(DATA EXTRACT)

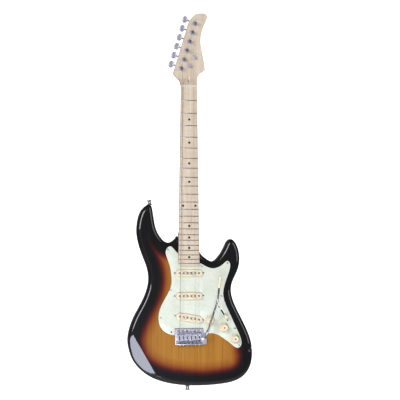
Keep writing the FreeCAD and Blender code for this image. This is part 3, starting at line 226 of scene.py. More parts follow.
GUARD_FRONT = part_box("pickguard")[0].y
MAT = {
    "burst": burst_material(),
    "maple": maple_material(),
    "guard": guard_material(GUARD_FRONT),
    "string": string_material(),
    "cavity": plain("shielding_paint", (0.006, 0.006, 0.007), (0.012, 0.012, 0.013), (0.6, 0.8),
                    (200, 200, 200), 2e-5),
    "walnut": plain("walnut", (0.055, 0.025, 0.012), (0.12, 0.058, 0.028), (0.35, 0.5), (300, 300, 9), 2e-5),
    "nickel": plain("nickel_silver", (0.36, 0.34, 0.31), (0.52, 0.50, 0.46), (0.22, 0.34),
                    (90, 90, 90), Metallic=1.0),
    "chrome": plain("chrome_plate", (0.60, 0.60, 0.66), (0.72, 0.72, 0.77), (0.06, 0.13),
                    (50, 50, 50), Metallic=1.0),
    "satin": plain("satin_plate", (0.52, 0.52, 0.60), (0.62, 0.62, 0.71), (0.24, 0.34),
                   (80, 80, 80), Metallic=0.45),
    "rod": plain("plated_rod", (0.34, 0.34, 0.37), (0.44, 0.44, 0.48), (0.10, 0.18),
                 (60, 60, 60), Metallic=1.0),
    "steel": plain("plain_steel", (0.30, 0.30, 0.31), (0.45, 0.45, 0.46), (0.28, 0.42), (120, 120, 120), 1e-5,
                   Metallic=1.0),
    "zinc": plain("cast_zinc", (0.16, 0.16, 0.165), (0.26, 0.26, 0.27), (0.45, 0.6), (150, 150, 150), 3e-5,
                  Metallic=1.0),
    "magnet": plain("ground_magnet", (0.20, 0.19, 0.19), (0.34, 0.33, 0.33), (0.3, 0.5),
                    (700, 700, 700), 1e-5,
                    Metallic=1.0),
    "cream": plain("cream_plastic", (0.86, 0.74, 0.50), (0.93, 0.82, 0.59), (0.25, 0.38), (60, 60, 60), 1e-5,
                   Coat_Weight=0.2, Coat_Roughness=0.1),
    "bone": plain("nut_bone", (0.72, 0.70, 0.62), (0.85, 0.83, 0.76), (0.25, 0.4), (300, 300, 60), 1e-5),
    "black": plain("black_inlay", (0.004, 0.004, 0.004), (0.010, 0.010, 0.010), (0.25, 0.4), (200, 200, 200)),
    "fibre": plain("pressed_fibre", (0.012, 0.012, 0.012), (0.03, 0.03, 0.03), (0.6, 0.8),
                   (500, 500, 500), 3e-5),
    "coil": plain("enamelled_wire", (0.10, 0.03, 0.012), (0.20, 0.07, 0.02), (0.25, 0.45),
                  (60, 60, 900), 4e-5),
    "rubber": plain("pale_rubber", (0.30, 0.25, 0.16), (0.40, 0.34, 0.24), (0.6, 0.8), (300, 300, 300), 3e-5),
    "felt": plain("black_felt", (0.008, 0.008, 0.009), (0.03, 0.03, 0.032), (0.85, 0.98),
                  (1500, 1500, 1500), 1e-4,
                  Sheen_Weight=0.4),
    "lever": plain("black_oxide", (0.02, 0.02, 0.022), (0.05, 0.05, 0.052), (0.25, 0.4), (200, 200, 200),
                   Metallic=1.0),
}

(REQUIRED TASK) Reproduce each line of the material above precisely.

(WRITTEN SOLUTION)
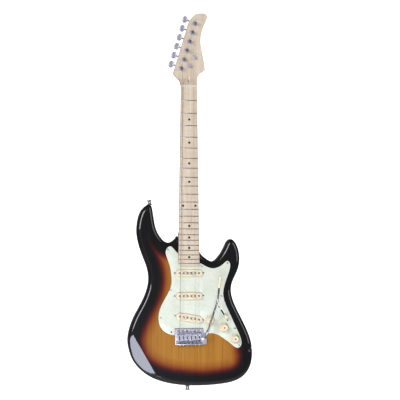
Keep writing the FreeCAD and Blender code for this image. This is part 3, starting at line 226 of scene.py. More parts follow.
GUARD_FRONT = part_box("pickguard")[0].y
MAT = {
    "burst": burst_material(),
    "maple": maple_material(),
    "guard": guard_material(GUARD_FRONT),
    "string": string_material(),
    "cavity": plain("shielding_paint", (0.006, 0.006, 0.007), (0.012, 0.012, 0.013), (0.6, 0.8),
                    (200, 200, 200), 2e-5),
    "walnut": plain("walnut", (0.055, 0.025, 0.012), (0.12, 0.058, 0.028), (0.35, 0.5), (300, 300, 9), 2e-5),
    "nickel": plain("nickel_silver", (0.36, 0.34, 0.31), (0.52, 0.50, 0.46), (0.22, 0.34),
                    (90, 90, 90), Metallic=1.0),
    "chrome": plain("chrome_plate", (0.60, 0.60, 0.66), (0.72, 0.72, 0.77), (0.06, 0.13),
                    (50, 50, 50), Metallic=1.0),
    "satin": plain("satin_plate", (0.52, 0.52, 0.60), (0.62, 0.62, 0.71), (0.24, 0.34),
                   (80, 80, 80), Metallic=0.45),
    "rod": plain("plated_rod", (0.34, 0.34, 0.37), (0.44, 0.44, 0.48), (0.10, 0.18),
                 (60, 60, 60), Metallic=1.0),
    "steel": plain("plain_steel", (0.30, 0.30, 0.31), (0.45, 0.45, 0.46), (0.28, 0.42), (120, 120, 120), 1e-5,
                   Metallic=1.0),
    "zinc": plain("cast_zinc", (0.16, 0.16, 0.165), (0.26, 0.26, 0.27), (0.45, 0.6), (150, 150, 150), 3e-5,
                  Metallic=1.0),
    "magnet": plain("ground_magnet", (0.20, 0.19, 0.19), (0.34, 0.33, 0.33), (0.3, 0.5),
                    (700, 700, 700), 1e-5,
                    Metallic=1.0),
    "cream": plain("cream_plastic", (0.86, 0.74, 0.50), (0.93, 0.82, 0.59), (0.25, 0.38), (60, 60, 60), 1e-5,
                   Coat_Weight=0.2, Coat_Roughness=0.1),
    "bone": plain("nut_bone", (0.72, 0.70, 0.62), (0.85, 0.83, 0.76), (0.25, 0.4), (300, 300, 60), 1e-5),
    "black": plain("black_inlay", (0.004, 0.004, 0.004), (0.010, 0.010, 0.010), (0.25, 0.4), (200, 200, 200)),
    "fibre": plain("pressed_fibre", (0.012, 0.012, 0.012), (0.03, 0.03, 0.03), (0.6, 0.8),
                   (500, 500, 500), 3e-5),
    "coil": plain("enamelled_wire", (0.10, 0.03, 0.012), (0.20, 0.07, 0.02), (0.25, 0.45),
                  (60, 60, 900), 4e-5),
    "rubber": plain("pale_rubber", (0.30, 0.25, 0.16), (0.40, 0.34, 0.24), (0.6, 0.8), (300, 300, 300), 3e-5),
    "felt": plain("black_felt", (0.008, 0.008, 0.009), (0.03, 0.03, 0.032), (0.85, 0.98),
                  (1500, 1500, 1500), 1e-4,
                  Sheen_Weight=0.4),
    "lever": plain("black_oxide", (0.02, 0.02, 0.022), (0.05, 0.05, 0.052), (0.25, 0.4), (200, 200, 200),
                   Metallic=1.0),
}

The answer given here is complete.